Best comedy often rooted in truth

By Kevin Wilson: CNJ staff writer

I complain a lot. But recently, I’ve felt blessed.

It’s blissful that the worst thing that’s happened to me on recent shifts is getting home just in time to miss “The Daily Show,” and having to wait for reruns on the latest tit-for-tat.

In one corner is “Daily Show” host Jon Stewart, who mocked MSNBC’s “Morning Joe” news program for its uncomfortable tie-ins to the Starbucks coffee franchise. They landed the first show, with video edited together of in-show praising of Starbucks beverages.

Scarborough punched back a few days later, of course, saying the product placement was “sarcasm” and intimated Stewart and his writing staff were too dumb to pick it up.

So I guess that means Scarborough sarcastically drank coffee. I should have also picked up that he sarcastically interviewed Starbucks CEO Howard Schultz by not asking about the company’s financial troubles. And for the next few years, parent company GE will sarcastically cash $10 million in endorsement checks.

In Scarborough’s honor, I think I’ll go to a restaurant I don’t really like, eat their food and pay my bill — but I’ll later say I chewed sarcastically. Stewart wins in a knockout.

“Daily Show” broadcasts are best when Stewart calls out 24-hour news networks, like Monday night when it hammered Fox News for deceptively editing Obama speeches, MSNBC for aligning Congressional Republicans with Rush Limbaugh and CNN for desperately seeking Twitter followers.

Or there’s the final clip, which Stewart calls, “Your moment of Zen.” My favorite of the past month was former sitcom star Craig T. Nelson on Fox News’ “Glenn Beck Program.” Nelson said some businesses are doomed to fail and we shouldn’t throw taxpayer money at them to delay the inevitable. Fair enough … until he followed with, “I’ve been on food stamps and welfare. Did anybody help me out?
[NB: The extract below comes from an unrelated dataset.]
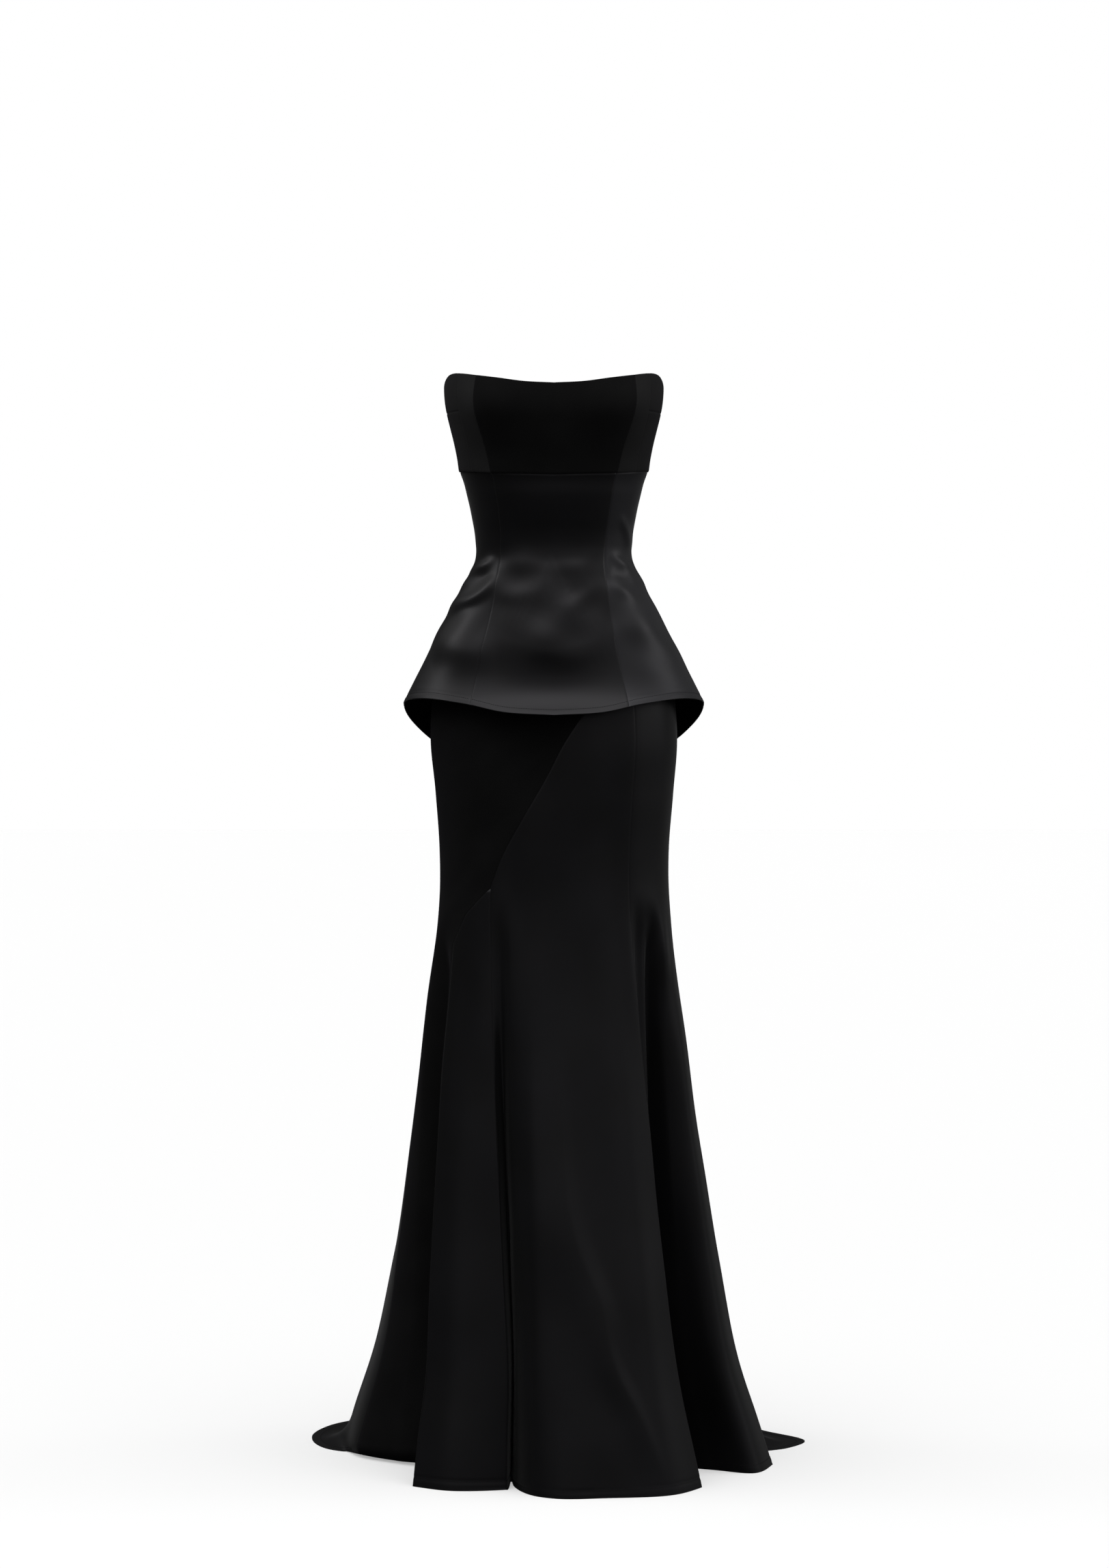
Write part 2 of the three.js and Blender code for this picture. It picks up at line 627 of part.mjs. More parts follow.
// Slider of the concealed zip in the centre-back seam: a flat body with a crown for the pull
function sliderGeometry() {
  const { length, width, thick } = ZIP_SLIDER;
  const { opening, bar, room } = ZIP_CROWN;
  const nose = new THREE.Shape();
  nose.moveTo(-width * 0.32, -length / 2);
  nose.lineTo(width * 0.32, -length / 2);
  nose.lineTo(width / 2, length * 0.2);
  nose.quadraticCurveTo(width / 2, length / 2, 0, length / 2);
  nose.quadraticCurveTo(-width / 2, length / 2, -width / 2, length * 0.2);
  const body = new THREE.ExtrudeGeometry(nose, { depth: thick, bevelEnabled: false, curveSegments: 6 });
  const half = opening / 2;
  const arch = new THREE.Shape();
  arch.moveTo(-half - bar, -bar);
  arch.lineTo(-half, -bar);
  arch.lineTo(-half, room);
  arch.lineTo(half, room);
  arch.lineTo(half, -bar);
  arch.lineTo(half + bar, -bar);
  arch.lineTo(half + bar, room);
  arch.lineTo(half, room + bar);
  arch.lineTo(-half, room + bar);
  arch.lineTo(-half - bar, room);
  const crown = new THREE.ExtrudeGeometry(arch, { depth: ZIP_CROWN.width, bevelEnabled: false });
  crown.translate(0, thick, -ZIP_CROWN.width / 2);
  crown.applyMatrix4(
    new THREE.Matrix4().makeBasis(
      new THREE.Vector3(0, 1, 0),
      new THREE.Vector3(0, 0, 1),
      new THREE.Vector3(1, 0, 0),
    ),
  );
  return joined(body, crown);
}

// Teardrop pull, with a slot that lets the crown through and a bar that turns under it
function pullGeometry() {
  const { reach, width, neck, thick, bar, slot, slotLength } = ZIP_PULL;
  const drop = new THREE.Shape();
  drop.moveTo(-neck / 2, bar / 2);
  drop.lineTo(-neck / 2, -slotLength - bar);
  drop.lineTo(-width / 2, -reach + width / 2);
  drop.absarc(0, -reach + width / 2, width / 2, Math.PI, 2 * Math.PI, false);
  drop.lineTo(neck / 2, -slotLength - bar);
  drop.lineTo(neck / 2, bar / 2);
  const hole = new THREE.Path();
  hole.moveTo(-slot / 2, -bar / 2);
  hole.lineTo(slot / 2, -bar / 2);
  hole.lineTo(slot / 2, -bar / 2 - slotLength);
  hole.lineTo(-slot / 2, -bar / 2 - slotLength);
  drop.holes.push(hole);
  const geometry = new THREE.ExtrudeGeometry(drop, { depth: thick, bevelEnabled: false, curveSegments: 8 });
  geometry.translate(0, 0, -thick / 2);
  return geometry;
}

// Zip: the slider stays at the top of the centre-back seam and the pull hangs from its crown
function zip() {
  const group = new THREE.Group();
  const upright = new THREE.Matrix4().makeBasis(
    new THREE.Vector3(-1, 0, 0),
    new THREE.Vector3(0, 0, 1),
    new THREE.Vector3(0, 1, 0),
  );
  const slider = new THREE.Mesh(sliderGeometry(), new THREE.MeshStandardMaterial(METAL));
  slider.name = "zip_slider";
  const pull = new THREE.Mesh(pullGeometry(), new THREE.MeshStandardMaterial(METAL));
  pull.name = "zip_pull";
  pull.position.z = ZIP_SLIDER.thick + ZIP_CROWN.room / 2;
  group.add(slider, pull);
  const cloth = bustPoint(180, ZIP_SLIDER.z + ZIP_SLIDER.length / 2).y;
  group.applyMatrix4(upright);
  group.position.set(0, cloth + ZIP_SLIDER.clear, ZIP_SLIDER.z);
  return group;
}

const dress = new THREE.Group();
dress.add(bustBand());
dress.add(bodiceAndPeplum());
dress.add(skirt());
dress.add(zip());

export default dress;
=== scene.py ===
import math

import bpy
import numpy as np
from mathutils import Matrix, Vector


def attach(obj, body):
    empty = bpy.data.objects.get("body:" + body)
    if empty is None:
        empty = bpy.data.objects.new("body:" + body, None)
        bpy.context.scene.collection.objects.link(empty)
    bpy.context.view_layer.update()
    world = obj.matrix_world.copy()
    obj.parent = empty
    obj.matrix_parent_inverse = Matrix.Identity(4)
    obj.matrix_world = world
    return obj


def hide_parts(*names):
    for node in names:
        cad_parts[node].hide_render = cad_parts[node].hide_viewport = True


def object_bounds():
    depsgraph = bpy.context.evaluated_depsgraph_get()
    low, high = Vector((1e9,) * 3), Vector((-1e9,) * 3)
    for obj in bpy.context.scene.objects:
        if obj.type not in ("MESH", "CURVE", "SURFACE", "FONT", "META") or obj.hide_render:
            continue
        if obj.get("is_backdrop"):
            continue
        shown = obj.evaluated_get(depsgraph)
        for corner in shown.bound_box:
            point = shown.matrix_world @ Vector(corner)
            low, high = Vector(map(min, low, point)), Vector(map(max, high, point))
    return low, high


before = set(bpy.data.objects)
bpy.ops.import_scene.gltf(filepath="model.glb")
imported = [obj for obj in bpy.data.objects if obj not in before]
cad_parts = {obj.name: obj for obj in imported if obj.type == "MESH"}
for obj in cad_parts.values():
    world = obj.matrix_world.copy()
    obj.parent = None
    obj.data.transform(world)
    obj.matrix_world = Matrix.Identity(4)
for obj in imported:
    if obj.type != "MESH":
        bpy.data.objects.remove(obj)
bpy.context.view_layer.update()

# Studio
# A level camera 5 m in front of the dress and 1.05 m above the floor. Its frame is shifted down
# instead of tilted, so the dress stays upright. Behind it are a white room and a pale floor.
FLOOR = -1.210
PHOTO_HEIGHT = 2296  # in pixels, as are the lens and the two shifts
FILM_HEIGHT = 36
eye = bpy.data.cameras.new("studio camera")
eye.sensor_fit = "VERTICAL"
eye.sensor_height = FILM_HEIGHT
eye.lens = 5555 * FILM_HEIGHT / PHOTO_HEIGHT
eye.shift_x = 1 / PHOTO_HEIGHT
eye.shift_y = -165 / PHOTO_HEIGHT
camera = bpy.data.objects.new("studio_camera", eye)
camera.location = (0, -5, -0.160)
camera.rotation_euler = (math.pi / 2, 0, 0)
bpy.context.scene.collection.objects.link(camera)
bpy.context.scene.camera = camera
bpy.context.scene.view_settings.view_transform = "Standard"


def linear(hex_colour):
    """An sRGB hex colour as linear red, green, blue and alpha."""
    parts = [int(hex_colour[i : i + 2], 16) / 255 for i in (1, 3, 5)]
    return [p / 12.92 if p <= 0.04045 else ((p + 0.055) / 1.055) ** 2.4 for p in parts] + [1]


def add(tree, kind, inputs, **settings):
    """Adds a node. Inputs are numbers, colours or another node's outputs, by socket."""
    made = tree.nodes.new("ShaderNode" + kind)
    for name, value in settings.items():
        setattr(made, name, value)
    for socket, value in inputs.items():
        if isinstance(value, bpy.types.NodeSocket):
            tree.links.new(value, made.inputs[socket])
        else:
            made.inputs[socket].default_value = value
    return made


def new_material(name):
    """An empty material with a Principled shader, ready for its nodes."""
    material = bpy.data.materials.new(name)
    material.use_nodes = True
    tree = material.node_tree
    return material, tree, tree.nodes["Principled BSDF"]


def new_mesh(name, points, faces, places=None):
    """A smooth mesh object. Places are the flat places of its points on the cloth, in metres."""
    mesh = bpy.data.meshes.new(name)
    mesh.from_pydata(points.reshape(-1, 3).tolist(), [], faces)
    mesh.shade_smooth()
    if places is not None:
        layer = mesh.uv_layers.new(name="cloth")
        corner = np.empty(len(mesh.loops), np.int32)
        mesh.loops.foreach_get("vertex_index", corner)
        layer.data.foreach_set("uv", places.reshape(-1, 2)[corner].astype(np.float32).ravel())
    piece = bpy.data.objects.new(name, mesh)
    bpy.context.scene.collection.objects.link(piece)
    return piece


plaster, tree, shader = new_material("matt white painted studio floor")
# Matt paint, all but even, and lit so strongly that it fades into the white room
speck = add(tree, "TexNoise", {"Scale": 3.0, "Detail": 3})
tone = add(tree, "ValToRGB", {"Fac": speck.outputs["Fac"]})
tone.color_ramp.elements[0].color = linear("#8c8c8c")
tone.color_ramp.elements[1].color = linear("#8e8e8e")
tree.links.new(tone.outputs["Color"], shader.inputs["Base Color"])
shader.inputs["Roughness"].default_value = 0.9
shader.inputs["Emission Color"].default_value = (1, 1, 1, 1)
shader.inputs["Emission Strength"].default_value = 0.36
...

No.” Or maybe the comedy was that Beck sat there and listened, instead of telling Nelson government helped him out by temporarily paying his bills and buying him groceries.

But one of the show’s best qualities is it proves no one side is right about everything. The free market, for instance, is mostly a Republican ideal, and the viewship of the “The Daily Show” is mostly a Democratic audience.

Yet, “The Daily Show” thrives because of the free market, through a voting block that doesn’t endorse the concept. It’s through the free exchange of ideas and values that viewers decided Jon Stewart’s show is at least as capable of intelligent news comment as shows with sponsored news segments who scream “sarcasm” when backed into a corner.

Just this morning, I read about possibly inappropriate financial ties between former Illinois Gov. Rod Blagojevich and Roland Burris, who Blagojevich appointed to the Senate. And I saw an interview where South Carolina Gov. Mark Sanford said a “federal takeover” forced him to take stimulus dollars— except he was ordered by his state’s Legislature and his state’s Supreme Court.

Don’t be surprised if these things are best reported on Comedy Central. Because after all, the best comedy is rooted in truth.